EPA flooded with climate rule comments
The Obama administration has received more than 1.6 million comments on its proposed rule to limit carbon emissions on power plants.
The massive number of comments submitted before Monday’s deadline highlights the intense interest from both environmental groups hailing the rule as an historic effort to curb climate change, and business and energy groups who argue the sweeping regulations will choke the economy.
{mosads}The plan is intended to reduce the power sector’s carbon emissions 30 percent by 2030 from 2005 levels.
Business groups opposed to the rules cited an industry-commissioned study from October finding it would cost at least $366 billion to implement. They also said it would have almost no impact on global greenhouse gas emissions.
Some states joined in bashing the rule. Seventeen attorneys general told the agency they identified “numerous legal defects” with the proposal, each of which could individually invalidate it.

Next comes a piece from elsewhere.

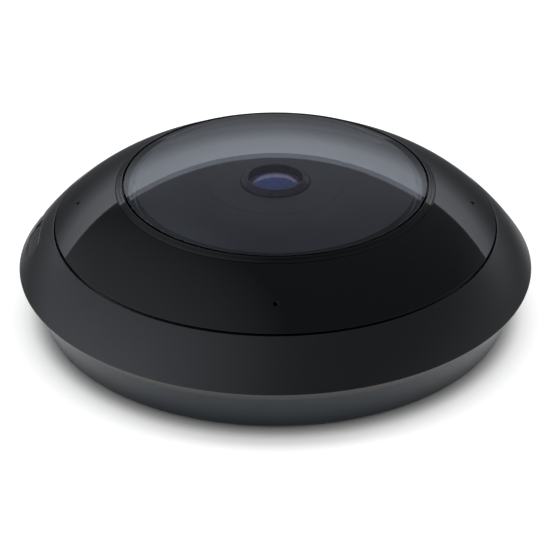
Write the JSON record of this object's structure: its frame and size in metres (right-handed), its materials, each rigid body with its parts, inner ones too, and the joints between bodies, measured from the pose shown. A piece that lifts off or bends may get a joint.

“EPA’s proposal attempts to use the Clean Air Act to override states’ energy policies and impose a national energy and resource-planning policy that picks winners and losers based solely on EPA’s policy choices, forcing states to favor renewable energy sources and demand-reduction measures over fossil fuel-fired electric production,” said the attorneys general, representing states such as Oklahoma, West Virginia and North Dakota.
Conservative lawmakers agreed.
“This unworkable rule serves to raise consumer energy prices, jeopardize reliability and hamper long-term investment toward new technology that allows for developing our natural resources with good environmental stewardship,” Sen. John Hoeven (R-N.D.) wrote, saying it must be rescinded.
Green groups argued the rule was an important step forward but said the Obama administration could do more.
“Our analysis shows that we can cut carbon pollution even more with substantially the same costs as EPA’s plan, but with very, very large public health and climate protection benefits that dwarf those costs,” David Doniger, director of the Natural Resources Defense Council’s (NRDC) climate program, told reporters Monday.
With a few tweaks, the group argued the EPA could cut power plant carbon emissions by 44 percent in 2030, compared with the 30 percent in the EPA’s proposal, with little extra cost.
The Sierra Club also pushed for a stronger rule.
“The urgency of the climate crisis and the imperative for the U.S. to lead global efforts to reduce climate pollution demands stronger action,” the group said. “EPA must strengthen the [rule] and ensure that the rule is maximally effective.”
The total number of comments received by the EPA is less than the 2.5 million submitted on the agency’s two proposals for carbon limits for new fossil fuel power plants, each of which netted about 2.5 million comments.
It’s also less than the Federal Communications Commission’s 3.9 million responses to its proposal to impose new rules on the Internet known as “net neutrality.”
Business interests told the EPA that its proposal is clearly illegal and would destroy the coal industry while increasing costs immensely for energy-intensive industries like manufacturing, creating a ripple effect throughout the economy.
The Partnership for a Better Energy Future, an ad-hoc business coalition, said the proposed carbon reduction plan “is incompatible with numerous practical and technical aspects of America’s electricity system and would represent a vast expansion of the agency’s regulatory reach into the authority held by states and other federal regulatory agencies.”
The coal industry, which expects to take a big hit under the EPA’s plan, also voiced opposition.
The American Coalition for Clean Coal Electricity argued that the Clean Air Act prohibits the EPA from regulating carbon from power plants, since it already regulates other pollution from those same facilities.
“In addition to being illegal and technically flawed, the [rule] is the most expensive environmental regulation ever proposed for the power sector,” the coal group said.
“Put simply, the administration has decided to bypass Congress in implementing far-reaching executive branch energy and environmental policy goals,” wrote the National Mining Association.
“Basic separation of powers principles and the dictates of the [Clean Air Act], however, prohibit the administration from doing so.”
Green groups argue there is broad public support for the EPA rules.
As evidence, they argue that 8 million comments in favor of cutting carbon pollution by power plants have been filed if you add up the current comments along with those made on two previous rules that would reduce carbon emissions by newly built power plants.